BB: Free events are great because they’re free, and if you show up and it stinks, you can leave and all you spent is your time. And they’re great if you’re just getting started and you just want to practice. Go to free events. Chamber of Commerce mixers are not free, depending on your chamber and market they’re usually $5 or $10, but like I said the chamber has done a lot of the work for you. With paid events, you filtered out people who aren’t willing to invest in meeting people. You tend to meet people who are maybe more likely to be decision-makers. Don’t hesitate to call the organizer to find out more.
Also, fundraisers and galas where you’re eating dinners are not great for networking. They’re great for being seen, and people are there to have a great dinner and have a great time. When it comes to allocating your networking budget, I’d rather spend it more specifically on networking or business events.
Q: Before our conversation you mentioned an idea you had for promotional products companies.
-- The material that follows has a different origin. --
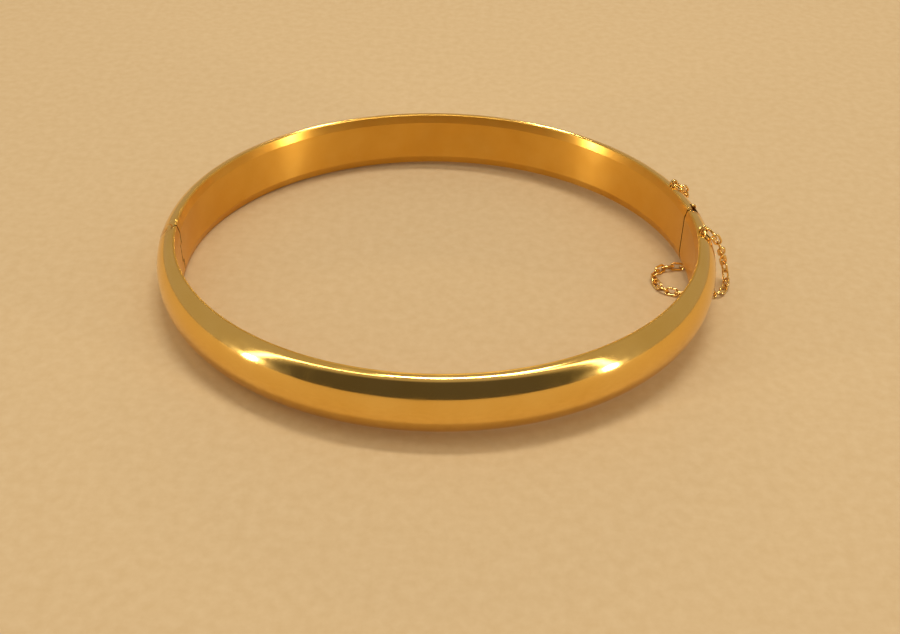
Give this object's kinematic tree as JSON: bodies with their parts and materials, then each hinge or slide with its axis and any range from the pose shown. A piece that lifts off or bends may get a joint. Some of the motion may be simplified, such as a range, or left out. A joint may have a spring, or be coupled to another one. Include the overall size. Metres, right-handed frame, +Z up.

What’s your idea?
BB: When people buy a membership with the Chamber of Commerce, they’re getting services but not a lot of tangible things. And as a membership director, I always wanted to have something to hand to somebody. So here’s the idea I had if you’re in the promotional products business. Have “Networking Notebooks” made with your logo on them, and maybe a pen as well. Go to the local chamber and tell them, “I know sometimes you don’t have anything to hand to your members when they join. I would like to supply you with these notebooks for your brand new members as a welcome gift.” I wouldn’t say no to that. In fact, as a membership director, I would have thought “I wonder what else they could put together to have a nice something to give these members.” Then whenever you received the newsletter every month welcoming new chamber members, you can call those people up and welcome them and make sure they received their notebook. Do not sell them. Follow up by asking if they plan on going to the next mixer, and offer to introduce them to some people. Now you’re building a relationship.